DATASET EXTRACT =>
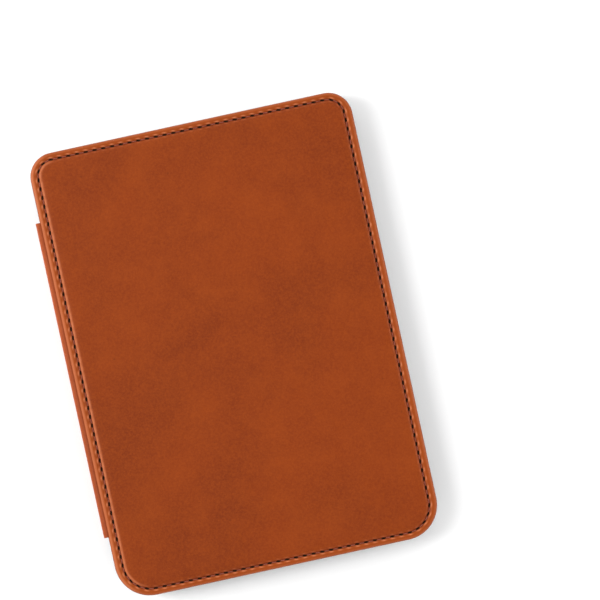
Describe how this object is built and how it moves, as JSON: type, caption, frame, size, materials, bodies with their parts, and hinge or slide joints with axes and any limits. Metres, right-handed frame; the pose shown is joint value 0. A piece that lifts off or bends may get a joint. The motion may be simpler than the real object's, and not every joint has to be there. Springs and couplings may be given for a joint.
{
  "type": "e-reader in a leather book cover",
  "caption": "Slim e-reader in a black tray with a leather back panel, a folding leather spine and a stitched leather front cover, closed and lying on its back.",
  "frame": {"origin": "middle of the back panel's resting face", "axes": "+X from the spine to the cover's free edge, +Y from the port edge to the top edge, +Z from the resting face out through the front cover"},
  "size_m": [0.1311, 0.1788, 0.0142],
  "materials": {
    "case_leather": "smooth cognac-brown pull-up leather, waxed, with lighter worn edges",
    "seam_thread": "dark waxed thread",
    "lining": "grey microfibre",
    "board": "pressed fibre board",
    "tray_plastic": "black polycarbonate with a fine satin texture",
    "reader_shell": "black soft-touch moulding",
    "window": "clear hard-coated window, anti-glare",
    "seal": "black adhesive foam and silicone",
    "film": "black printed film",
    "touch": "clear sensor film",
    "guide": "clear moulded light guide",
    "paper_display": "electronic paper, pale grey",
    "flexible_circuit": "amber polyimide film with copper tracks",
    "led": "moulded emitter package",
    "chassis_metal": "stamped and blasted plate",
    "steel": "bright stamped or turned steel",
    "magnet": "nickel-plated magnet",
    "circuit_board": "green solder mask",
    "chip_black": "moulded chip packages",
    "connector_plastic": "cream moulded connector",
    "battery_foil": "laminated pouch foil",
    "tape": "double-sided tape",
    "lead_jacket": "insulated leads",
    "button_plastic": "black moulding",
    "clear_plastic": "clear light pipe"
  },
  "bodies": {
    "case": {"case_tray": "tray_plastic", "tray_pad": "lining", "back_leather": "case_leather", "rear_housing": "reader_shell", "front_window": "window", "window_gasket": "seal", "bezel_film": "film", "touch_panel": "touch", "light_guide": "guide", "light_strip": "flexible_circuit", "light_leds": "led", "display_panel": "paper_display", "display_ribbon": "flexible_circuit", "display_connector": "connector_plastic", "chassis_plate": "chassis_metal", "chassis_screws": "steel", "main_board": "circuit_board", "board_screws": "steel", "processor": "chip_black", "memory_chip": "chip_black", "processor_shield": "steel", "wireless_shield": "steel", "board_chips": "chip_black", "hall_sensor": "chip_black", "reader_magnets": "magnet", "antenna": "flexible_circuit", "battery": "battery_foil", "battery_tape": "tape", "battery_circuit": "circuit_board", "battery_lead": "lead_jacket", "battery_socket": "connector_plastic", "usb_shell": "steel", "usb_tongue": "chip_black", "usb_seal": "seal", "power_switch": "steel", "status_led": "led", "status_light_pipe": "clear_plastic"},
    "spine": {"spine_leather": "case_leather", "spine_lining": "lining"},
    "cover": {"hinge_tab": "case_leather", "cover_leather": "case_leather", "cover_board": "board", "cover_lining": "lining", "cover_stitching": "seam_thread", "cover_magnets": "magnet", "wake_magnet": "magnet"},
    "button": {"power_button": "button_plastic", "switch_plunger": "connector_plastic"}
  },
  "joints": [
    {"name": "spine_hinge", "type": "hinge", "parent": "case", "child": "spine", "pos_m": [-0.0656, 0, 0.0008], "axis": [0, -1, 0], "range_deg": [0, 90]},
    {"name": "cover_hinge", "type": "hinge", "parent": "spine", "child": "cover", "pos_m": [-0.0656, 0, 0.0131], "axis": [0, -1, 0], "range_deg": [0, 90]},
    {"name": "power_button_press", "type": "slide", "parent": "case", "child": "button", "axis": [0, 1, 0], "range_m": [0, 0.0003], "stiffness_N_per_m": 1500, "springref_m": -0.0003}
  ]
}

GIVEN REQUEST => Print back all the lines verbatim.

RESULT FOR THIS TASK =>
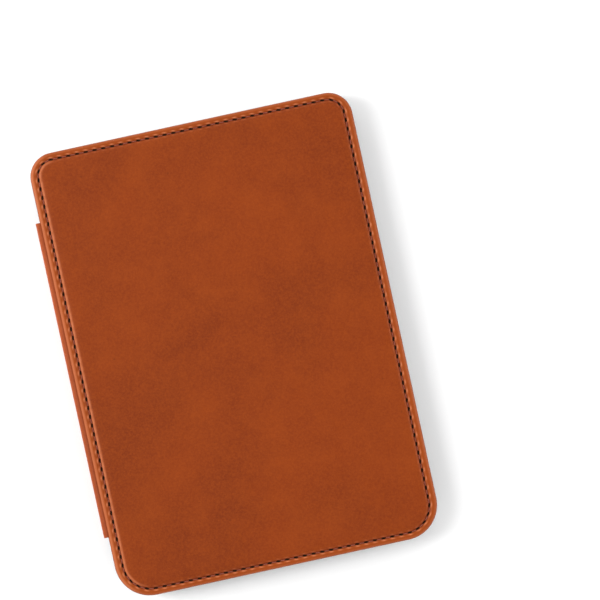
Describe how this object is built and how it moves, as JSON: type, caption, frame, size, materials, bodies with their parts, and hinge or slide joints with axes and any limits. Metres, right-handed frame; the pose shown is joint value 0. A piece that lifts off or bends may get a joint. The motion may be simpler than the real object's, and not every joint has to be there. Springs and couplings may be given for a joint.
{
  "type": "e-reader in a leather book cover",
  "caption": "Slim e-reader in a black tray with a leather back panel, a folding leather spine and a stitched leather front cover, closed and lying on its back.",
  "frame": {"origin": "middle of the back panel's resting face", "axes": "+X from the spine to the cover's free edge, +Y from the port edge to the top edge, +Z from the resting face out through the front cover"},
  "size_m": [0.1311, 0.1788, 0.0142],
  "materials": {
    "case_leather": "smooth cognac-brown pull-up leather, waxed, with lighter worn edges",
    "seam_thread": "dark waxed thread",
    "lining": "grey microfibre",
    "board": "pressed fibre board",
    "tray_plastic": "black polycarbonate with a fine satin texture",
    "reader_shell": "black soft-touch moulding",
    "window": "clear hard-coated window, anti-glare",
    "seal": "black adhesive foam and silicone",
    "film": "black printed film",
    "touch": "clear sensor film",
    "guide": "clear moulded light guide",
    "paper_display": "electronic paper, pale grey",
    "flexible_circuit": "amber polyimide film with copper tracks",
    "led": "moulded emitter package",
    "chassis_metal": "stamped and blasted plate",
    "steel": "bright stamped or turned steel",
    "magnet": "nickel-plated magnet",
    "circuit_board": "green solder mask",
    "chip_black": "moulded chip packages",
    "connector_plastic": "cream moulded connector",
    "battery_foil": "laminated pouch foil",
    "tape": "double-sided tape",
    "lead_jacket": "insulated leads",
    "button_plastic": "black moulding",
    "clear_plastic": "clear light pipe"
  },
  "bodies": {
    "case": {"case_tray": "tray_plastic", "tray_pad": "lining", "back_leather": "case_leather", "rear_housing": "reader_shell", "front_window": "window", "window_gasket": "seal", "bezel_film": "film", "touch_panel": "touch", "light_guide": "guide", "light_strip": "flexible_circuit", "light_leds": "led", "display_panel": "paper_display", "display_ribbon": "flexible_circuit", "display_connector": "connector_plastic", "chassis_plate": "chassis_metal", "chassis_screws": "steel", "main_board": "circuit_board", "board_screws": "steel", "processor": "chip_black", "memory_chip": "chip_black", "processor_shield": "steel", "wireless_shield": "steel", "board_chips": "chip_black", "hall_sensor": "chip_black", "reader_magnets": "magnet", "antenna": "flexible_circuit", "battery": "battery_foil", "battery_tape": "tape", "battery_circuit": "circuit_board", "battery_lead": "lead_jacket", "battery_socket": "connector_plastic", "usb_shell": "steel", "usb_tongue": "chip_black", "usb_seal": "seal", "power_switch": "steel", "status_led": "led", "status_light_pipe": "clear_plastic"},
    "spine": {"spine_leather": "case_leather", "spine_lining": "lining"},
    "cover": {"hinge_tab": "case_leather", "cover_leather": "case_leather", "cover_board": "board", "cover_lining": "lining", "cover_stitching": "seam_thread", "cover_magnets": "magnet", "wake_magnet": "magnet"},
    "button": {"power_button": "button_plastic", "switch_plunger": "connector_plastic"}
  },
  "joints": [
    {"name": "spine_hinge", "type": "hinge", "parent": "case", "child": "spine", "pos_m": [-0.0656, 0, 0.0008], "axis": [0, -1, 0], "range_deg": [0, 90]},
    {"name": "cover_hinge", "type": "hinge", "parent": "spine", "child": "cover", "pos_m": [-0.0656, 0, 0.0131], "axis": [0, -1, 0], "range_deg": [0, 90]},
    {"name": "power_button_press", "type": "slide", "parent": "case", "child": "button", "axis": [0, 1, 0], "range_m": [0, 0.0003], "stiffness_N_per_m": 1500, "springref_m": -0.0003}
  ]
}